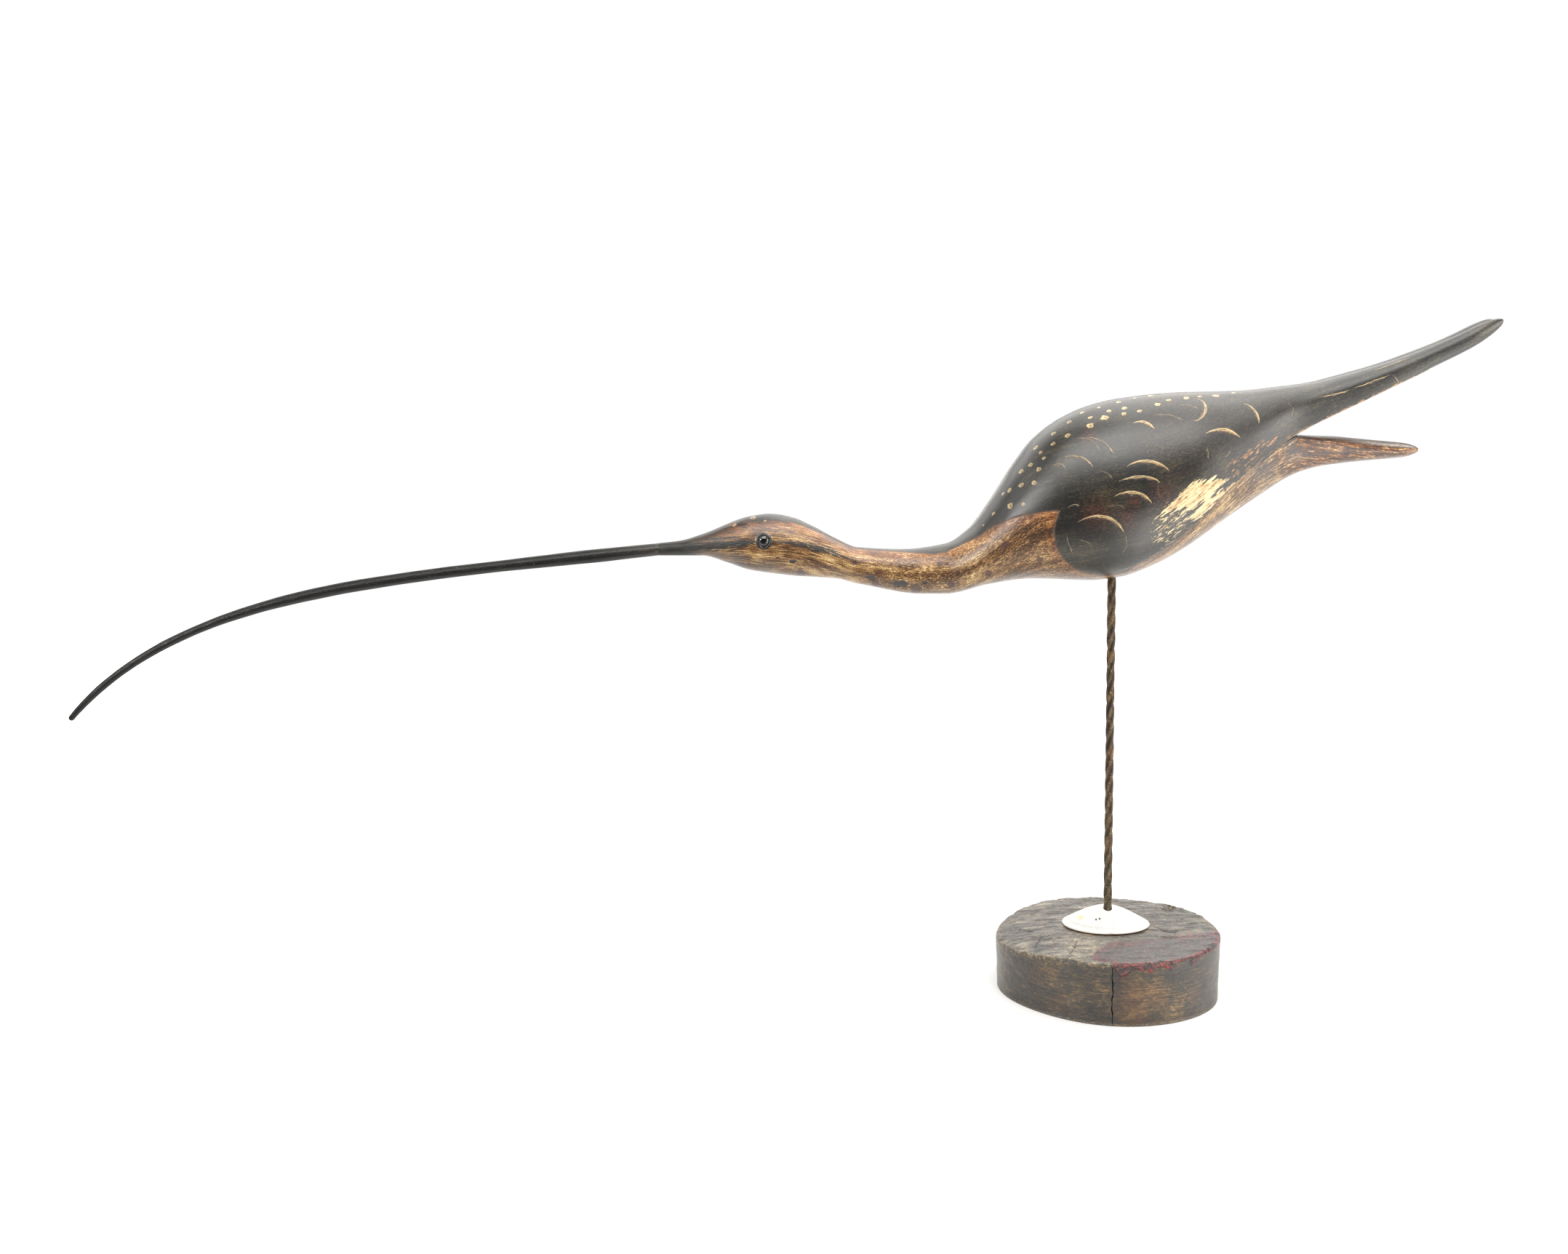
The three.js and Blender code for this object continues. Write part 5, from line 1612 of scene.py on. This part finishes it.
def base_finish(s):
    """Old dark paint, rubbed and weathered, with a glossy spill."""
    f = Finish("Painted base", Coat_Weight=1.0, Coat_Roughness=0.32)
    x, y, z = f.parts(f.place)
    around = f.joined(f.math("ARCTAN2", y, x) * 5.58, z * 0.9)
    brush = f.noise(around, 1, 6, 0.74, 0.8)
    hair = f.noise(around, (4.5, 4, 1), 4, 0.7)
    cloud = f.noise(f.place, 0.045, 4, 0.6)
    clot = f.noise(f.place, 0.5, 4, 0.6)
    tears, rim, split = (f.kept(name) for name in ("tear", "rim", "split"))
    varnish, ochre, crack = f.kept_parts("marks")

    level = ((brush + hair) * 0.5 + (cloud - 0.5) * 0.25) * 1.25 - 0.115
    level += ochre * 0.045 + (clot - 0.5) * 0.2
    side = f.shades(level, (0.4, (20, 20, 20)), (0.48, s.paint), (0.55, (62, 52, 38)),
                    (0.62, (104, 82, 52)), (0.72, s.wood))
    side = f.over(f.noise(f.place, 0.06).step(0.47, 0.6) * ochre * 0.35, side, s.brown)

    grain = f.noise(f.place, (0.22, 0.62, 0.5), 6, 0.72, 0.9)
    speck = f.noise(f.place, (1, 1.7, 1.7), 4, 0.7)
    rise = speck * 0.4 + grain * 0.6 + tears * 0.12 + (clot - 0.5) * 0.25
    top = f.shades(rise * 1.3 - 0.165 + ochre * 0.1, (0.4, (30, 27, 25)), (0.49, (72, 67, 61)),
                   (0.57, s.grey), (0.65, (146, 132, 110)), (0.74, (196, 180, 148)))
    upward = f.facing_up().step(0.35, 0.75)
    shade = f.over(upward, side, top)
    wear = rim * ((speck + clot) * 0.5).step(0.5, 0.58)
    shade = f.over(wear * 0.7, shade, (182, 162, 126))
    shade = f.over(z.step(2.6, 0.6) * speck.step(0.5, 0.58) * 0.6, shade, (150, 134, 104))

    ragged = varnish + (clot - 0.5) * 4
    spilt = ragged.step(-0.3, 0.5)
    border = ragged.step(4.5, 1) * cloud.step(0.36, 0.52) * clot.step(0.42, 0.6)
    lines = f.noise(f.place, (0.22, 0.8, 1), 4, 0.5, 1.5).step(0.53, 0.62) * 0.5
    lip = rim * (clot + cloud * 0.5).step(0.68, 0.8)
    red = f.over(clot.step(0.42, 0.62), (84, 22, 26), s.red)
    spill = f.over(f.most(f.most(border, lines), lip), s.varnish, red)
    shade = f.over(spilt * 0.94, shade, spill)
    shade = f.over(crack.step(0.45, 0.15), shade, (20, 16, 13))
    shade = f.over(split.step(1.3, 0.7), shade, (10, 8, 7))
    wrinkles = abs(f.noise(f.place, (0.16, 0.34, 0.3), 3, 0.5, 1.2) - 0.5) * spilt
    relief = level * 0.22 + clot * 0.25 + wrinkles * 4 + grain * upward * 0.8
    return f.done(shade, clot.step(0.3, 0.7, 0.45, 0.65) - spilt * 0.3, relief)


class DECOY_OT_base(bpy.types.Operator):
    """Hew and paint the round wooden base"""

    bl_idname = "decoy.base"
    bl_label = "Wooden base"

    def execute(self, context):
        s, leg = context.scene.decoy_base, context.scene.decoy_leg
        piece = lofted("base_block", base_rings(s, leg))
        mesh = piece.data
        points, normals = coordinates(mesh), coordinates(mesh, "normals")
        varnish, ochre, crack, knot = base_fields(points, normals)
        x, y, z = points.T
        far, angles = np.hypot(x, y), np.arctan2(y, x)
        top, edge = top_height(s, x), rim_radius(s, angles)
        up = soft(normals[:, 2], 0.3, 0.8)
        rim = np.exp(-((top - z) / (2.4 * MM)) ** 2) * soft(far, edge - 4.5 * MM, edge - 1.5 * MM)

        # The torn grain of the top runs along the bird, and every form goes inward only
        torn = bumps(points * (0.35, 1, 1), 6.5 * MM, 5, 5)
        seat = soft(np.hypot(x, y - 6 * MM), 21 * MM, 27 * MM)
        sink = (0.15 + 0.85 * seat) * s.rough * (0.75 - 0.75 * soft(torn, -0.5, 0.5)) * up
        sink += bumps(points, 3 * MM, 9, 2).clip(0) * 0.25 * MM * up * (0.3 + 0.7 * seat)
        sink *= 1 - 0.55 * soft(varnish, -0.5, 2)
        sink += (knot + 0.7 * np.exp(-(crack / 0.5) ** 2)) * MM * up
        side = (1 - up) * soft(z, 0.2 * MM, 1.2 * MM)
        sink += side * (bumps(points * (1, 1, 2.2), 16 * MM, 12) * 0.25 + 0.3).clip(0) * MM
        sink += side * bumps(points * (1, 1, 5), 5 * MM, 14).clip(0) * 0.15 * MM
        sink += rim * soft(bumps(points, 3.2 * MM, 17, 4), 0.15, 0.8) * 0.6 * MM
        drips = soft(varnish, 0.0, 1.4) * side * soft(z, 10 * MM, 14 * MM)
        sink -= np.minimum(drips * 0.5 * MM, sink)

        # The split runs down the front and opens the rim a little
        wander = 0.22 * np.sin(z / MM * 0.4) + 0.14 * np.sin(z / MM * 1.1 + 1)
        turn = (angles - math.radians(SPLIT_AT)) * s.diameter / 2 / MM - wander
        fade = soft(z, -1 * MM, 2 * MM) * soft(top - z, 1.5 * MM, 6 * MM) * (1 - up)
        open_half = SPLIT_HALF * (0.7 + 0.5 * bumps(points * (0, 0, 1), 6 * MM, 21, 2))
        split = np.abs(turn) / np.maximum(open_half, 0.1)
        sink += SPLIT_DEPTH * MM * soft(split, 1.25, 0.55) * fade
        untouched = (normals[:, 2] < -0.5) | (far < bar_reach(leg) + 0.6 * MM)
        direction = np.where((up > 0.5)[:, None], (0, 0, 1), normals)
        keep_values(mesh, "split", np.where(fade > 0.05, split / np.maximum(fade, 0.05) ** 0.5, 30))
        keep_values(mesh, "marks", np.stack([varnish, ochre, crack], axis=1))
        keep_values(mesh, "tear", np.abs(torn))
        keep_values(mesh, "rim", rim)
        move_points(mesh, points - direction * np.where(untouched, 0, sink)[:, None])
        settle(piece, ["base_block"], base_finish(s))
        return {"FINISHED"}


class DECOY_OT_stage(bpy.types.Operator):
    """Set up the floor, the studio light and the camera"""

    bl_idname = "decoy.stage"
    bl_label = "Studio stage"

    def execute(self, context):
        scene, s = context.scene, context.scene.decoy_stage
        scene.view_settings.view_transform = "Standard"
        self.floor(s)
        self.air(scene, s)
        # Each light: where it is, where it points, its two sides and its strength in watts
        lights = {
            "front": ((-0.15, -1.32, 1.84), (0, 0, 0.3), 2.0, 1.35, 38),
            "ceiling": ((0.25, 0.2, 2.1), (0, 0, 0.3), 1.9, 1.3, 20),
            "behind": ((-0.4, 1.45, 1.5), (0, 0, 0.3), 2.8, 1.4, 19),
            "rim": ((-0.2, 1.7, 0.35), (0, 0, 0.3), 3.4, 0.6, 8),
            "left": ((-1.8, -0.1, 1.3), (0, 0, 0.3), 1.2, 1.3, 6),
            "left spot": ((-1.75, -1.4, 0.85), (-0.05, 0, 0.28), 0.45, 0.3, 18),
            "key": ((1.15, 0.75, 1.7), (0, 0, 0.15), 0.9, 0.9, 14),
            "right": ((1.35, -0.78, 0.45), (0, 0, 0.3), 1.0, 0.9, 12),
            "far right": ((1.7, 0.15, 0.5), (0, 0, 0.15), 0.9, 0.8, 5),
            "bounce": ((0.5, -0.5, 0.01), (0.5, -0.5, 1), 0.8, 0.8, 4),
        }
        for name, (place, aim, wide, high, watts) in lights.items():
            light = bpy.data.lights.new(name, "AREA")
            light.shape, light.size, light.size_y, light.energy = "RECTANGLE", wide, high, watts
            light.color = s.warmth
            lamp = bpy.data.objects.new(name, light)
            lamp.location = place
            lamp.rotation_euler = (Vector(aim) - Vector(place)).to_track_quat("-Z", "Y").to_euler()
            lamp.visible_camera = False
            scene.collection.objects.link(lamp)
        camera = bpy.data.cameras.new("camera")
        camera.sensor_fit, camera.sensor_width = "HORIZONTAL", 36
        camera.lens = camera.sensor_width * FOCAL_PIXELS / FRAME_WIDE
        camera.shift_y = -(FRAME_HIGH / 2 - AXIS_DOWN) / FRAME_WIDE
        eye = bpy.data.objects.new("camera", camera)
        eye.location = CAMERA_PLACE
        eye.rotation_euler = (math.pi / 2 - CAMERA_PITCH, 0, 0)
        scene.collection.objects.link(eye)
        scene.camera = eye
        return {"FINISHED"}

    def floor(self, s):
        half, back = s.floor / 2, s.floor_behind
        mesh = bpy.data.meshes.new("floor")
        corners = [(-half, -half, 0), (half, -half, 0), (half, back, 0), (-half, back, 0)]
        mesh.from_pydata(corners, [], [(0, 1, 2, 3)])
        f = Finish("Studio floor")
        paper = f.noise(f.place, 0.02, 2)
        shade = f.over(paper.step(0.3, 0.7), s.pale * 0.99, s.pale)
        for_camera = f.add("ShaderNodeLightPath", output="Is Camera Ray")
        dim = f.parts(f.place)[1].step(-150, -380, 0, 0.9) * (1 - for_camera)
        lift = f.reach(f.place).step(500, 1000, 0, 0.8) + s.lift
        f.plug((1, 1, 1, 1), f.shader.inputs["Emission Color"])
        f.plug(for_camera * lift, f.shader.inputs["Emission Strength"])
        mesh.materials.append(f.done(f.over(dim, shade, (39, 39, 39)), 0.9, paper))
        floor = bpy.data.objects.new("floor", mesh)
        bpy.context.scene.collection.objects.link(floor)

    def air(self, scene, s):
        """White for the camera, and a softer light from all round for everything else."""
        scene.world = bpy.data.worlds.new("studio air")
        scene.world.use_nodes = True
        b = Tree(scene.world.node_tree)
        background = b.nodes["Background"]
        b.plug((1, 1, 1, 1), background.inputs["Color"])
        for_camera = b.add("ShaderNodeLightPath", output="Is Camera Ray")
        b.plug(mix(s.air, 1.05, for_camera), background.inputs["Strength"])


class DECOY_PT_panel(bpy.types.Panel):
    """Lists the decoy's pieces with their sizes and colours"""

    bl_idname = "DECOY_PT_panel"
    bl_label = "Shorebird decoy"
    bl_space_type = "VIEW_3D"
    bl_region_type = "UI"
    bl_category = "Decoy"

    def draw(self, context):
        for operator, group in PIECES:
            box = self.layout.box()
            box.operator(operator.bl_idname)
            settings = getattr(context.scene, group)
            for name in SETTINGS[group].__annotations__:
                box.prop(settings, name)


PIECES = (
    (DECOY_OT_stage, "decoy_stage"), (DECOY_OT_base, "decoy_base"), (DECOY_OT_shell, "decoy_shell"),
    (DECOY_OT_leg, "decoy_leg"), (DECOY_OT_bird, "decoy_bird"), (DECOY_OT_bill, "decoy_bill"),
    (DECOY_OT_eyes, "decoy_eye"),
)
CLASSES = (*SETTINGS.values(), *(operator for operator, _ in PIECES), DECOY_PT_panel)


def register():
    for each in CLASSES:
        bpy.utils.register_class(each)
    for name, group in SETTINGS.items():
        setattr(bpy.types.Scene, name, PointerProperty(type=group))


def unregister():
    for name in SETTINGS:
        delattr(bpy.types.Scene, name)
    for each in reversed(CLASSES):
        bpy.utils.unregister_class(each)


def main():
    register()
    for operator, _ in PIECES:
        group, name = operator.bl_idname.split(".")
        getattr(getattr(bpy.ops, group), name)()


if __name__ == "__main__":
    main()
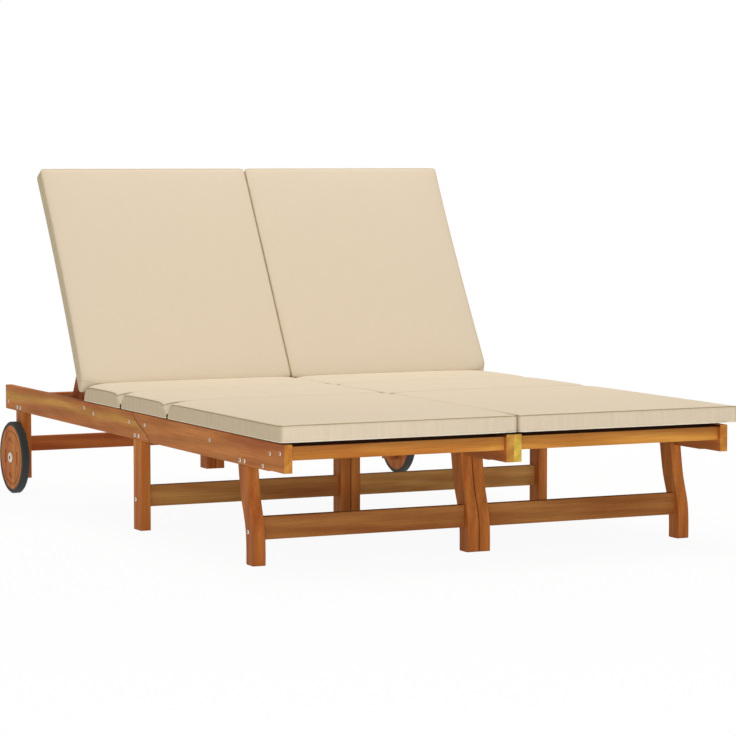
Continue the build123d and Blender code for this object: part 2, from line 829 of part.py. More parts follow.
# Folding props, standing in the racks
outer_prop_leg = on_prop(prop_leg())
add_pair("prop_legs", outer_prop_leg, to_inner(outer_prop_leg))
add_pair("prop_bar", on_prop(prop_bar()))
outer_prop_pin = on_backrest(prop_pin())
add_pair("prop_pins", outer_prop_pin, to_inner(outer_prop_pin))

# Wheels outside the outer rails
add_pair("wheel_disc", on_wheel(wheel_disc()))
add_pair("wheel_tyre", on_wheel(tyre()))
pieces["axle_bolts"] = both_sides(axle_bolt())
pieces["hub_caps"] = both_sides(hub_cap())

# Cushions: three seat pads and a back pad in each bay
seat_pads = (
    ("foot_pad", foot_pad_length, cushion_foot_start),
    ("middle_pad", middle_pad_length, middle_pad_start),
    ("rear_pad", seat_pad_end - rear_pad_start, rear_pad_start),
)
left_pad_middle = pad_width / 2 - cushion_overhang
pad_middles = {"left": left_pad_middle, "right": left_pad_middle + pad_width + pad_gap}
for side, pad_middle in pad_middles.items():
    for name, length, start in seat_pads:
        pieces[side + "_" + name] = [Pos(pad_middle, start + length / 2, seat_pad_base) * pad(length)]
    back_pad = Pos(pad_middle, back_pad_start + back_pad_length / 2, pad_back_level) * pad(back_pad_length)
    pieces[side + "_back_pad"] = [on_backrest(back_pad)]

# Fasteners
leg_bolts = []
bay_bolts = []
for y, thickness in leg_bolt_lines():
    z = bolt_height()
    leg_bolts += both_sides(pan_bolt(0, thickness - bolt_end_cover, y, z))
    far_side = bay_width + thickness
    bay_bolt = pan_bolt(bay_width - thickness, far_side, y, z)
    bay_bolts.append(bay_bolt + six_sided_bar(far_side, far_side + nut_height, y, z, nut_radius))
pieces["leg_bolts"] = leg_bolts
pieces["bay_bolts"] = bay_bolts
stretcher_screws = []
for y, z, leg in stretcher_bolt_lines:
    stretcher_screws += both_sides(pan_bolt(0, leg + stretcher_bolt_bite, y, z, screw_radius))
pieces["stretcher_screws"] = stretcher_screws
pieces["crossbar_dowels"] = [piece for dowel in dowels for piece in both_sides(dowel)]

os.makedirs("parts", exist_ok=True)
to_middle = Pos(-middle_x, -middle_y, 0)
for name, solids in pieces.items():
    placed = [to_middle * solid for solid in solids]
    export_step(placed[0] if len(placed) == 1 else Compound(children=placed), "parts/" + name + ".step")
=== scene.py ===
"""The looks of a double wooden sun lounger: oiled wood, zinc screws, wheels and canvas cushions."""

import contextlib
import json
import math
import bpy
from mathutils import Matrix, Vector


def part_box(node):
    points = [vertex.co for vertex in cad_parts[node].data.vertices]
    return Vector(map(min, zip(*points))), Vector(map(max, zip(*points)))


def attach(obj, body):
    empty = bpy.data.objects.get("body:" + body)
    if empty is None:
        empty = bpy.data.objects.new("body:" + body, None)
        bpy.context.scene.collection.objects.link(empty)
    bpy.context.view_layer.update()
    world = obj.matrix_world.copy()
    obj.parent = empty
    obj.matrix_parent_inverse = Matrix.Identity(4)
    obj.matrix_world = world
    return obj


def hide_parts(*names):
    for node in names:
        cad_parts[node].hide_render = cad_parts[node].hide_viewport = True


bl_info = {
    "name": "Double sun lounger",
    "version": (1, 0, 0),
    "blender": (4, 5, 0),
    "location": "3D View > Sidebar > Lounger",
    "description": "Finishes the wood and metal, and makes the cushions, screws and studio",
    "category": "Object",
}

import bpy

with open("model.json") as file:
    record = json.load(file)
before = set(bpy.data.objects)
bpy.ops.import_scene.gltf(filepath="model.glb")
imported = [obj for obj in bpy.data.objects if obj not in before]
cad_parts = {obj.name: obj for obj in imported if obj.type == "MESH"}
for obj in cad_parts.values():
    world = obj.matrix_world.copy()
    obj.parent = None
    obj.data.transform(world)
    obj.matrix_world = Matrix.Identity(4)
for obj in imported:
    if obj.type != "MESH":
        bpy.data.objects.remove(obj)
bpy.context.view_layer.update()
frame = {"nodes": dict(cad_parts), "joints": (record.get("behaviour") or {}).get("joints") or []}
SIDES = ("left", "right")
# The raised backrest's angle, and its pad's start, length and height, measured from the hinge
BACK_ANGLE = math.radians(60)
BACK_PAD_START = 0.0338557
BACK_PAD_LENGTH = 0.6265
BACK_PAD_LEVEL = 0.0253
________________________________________
[Set task] Quote word for word the lines from the line holding "# Fasteners" through the line holding "record = json.load(file)"; include both of those lines and add nothing.

[Solved exercise]
# Fasteners
leg_bolts = []
bay_bolts = []
for y, thickness in leg_bolt_lines():
    z = bolt_height()
    leg_bolts += both_sides(pan_bolt(0, thickness - bolt_end_cover, y, z))
    far_side = bay_width + thickness
    bay_bolt = pan_bolt(bay_width - thickness, far_side, y, z)
    bay_bolts.append(bay_bolt + six_sided_bar(far_side, far_side + nut_height, y, z, nut_radius))
pieces["leg_bolts"] = leg_bolts
pieces["bay_bolts"] = bay_bolts
stretcher_screws = []
for y, z, leg in stretcher_bolt_lines:
    stretcher_screws += both_sides(pan_bolt(0, leg + stretcher_bolt_bite, y, z, screw_radius))
pieces["stretcher_screws"] = stretcher_screws
pieces["crossbar_dowels"] = [piece for dowel in dowels for piece in both_sides(dowel)]

os.makedirs("parts", exist_ok=True)
to_middle = Pos(-middle_x, -middle_y, 0)
for name, solids in pieces.items():
    placed = [to_middle * solid for solid in solids]
    export_step(placed[0] if len(placed) == 1 else Compound(children=placed), "parts/" + name + ".step")
=== scene.py ===
"""The looks of a double wooden sun lounger: oiled wood, zinc screws, wheels and canvas cushions."""

import contextlib
import json
import math
import bpy
from mathutils import Matrix, Vector


def part_box(node):
    points = [vertex.co for vertex in cad_parts[node].data.vertices]
    return Vector(map(min, zip(*points))), Vector(map(max, zip(*points)))


def attach(obj, body):
    empty = bpy.data.objects.get("body:" + body)
    if empty is None:
        empty = bpy.data.objects.new("body:" + body, None)
        bpy.context.scene.collection.objects.link(empty)
    bpy.context.view_layer.update()
    world = obj.matrix_world.copy()
    obj.parent = empty
    obj.matrix_parent_inverse = Matrix.Identity(4)
    obj.matrix_world = world
    return obj


def hide_parts(*names):
    for node in names:
        cad_parts[node].hide_render = cad_parts[node].hide_viewport = True


bl_info = {
    "name": "Double sun lounger",
    "version": (1, 0, 0),
    "blender": (4, 5, 0),
    "location": "3D View > Sidebar > Lounger",
    "description": "Finishes the wood and metal, and makes the cushions, screws and studio",
    "category": "Object",
}

import bpy

with open("model.json") as file:
    record = json.load(file)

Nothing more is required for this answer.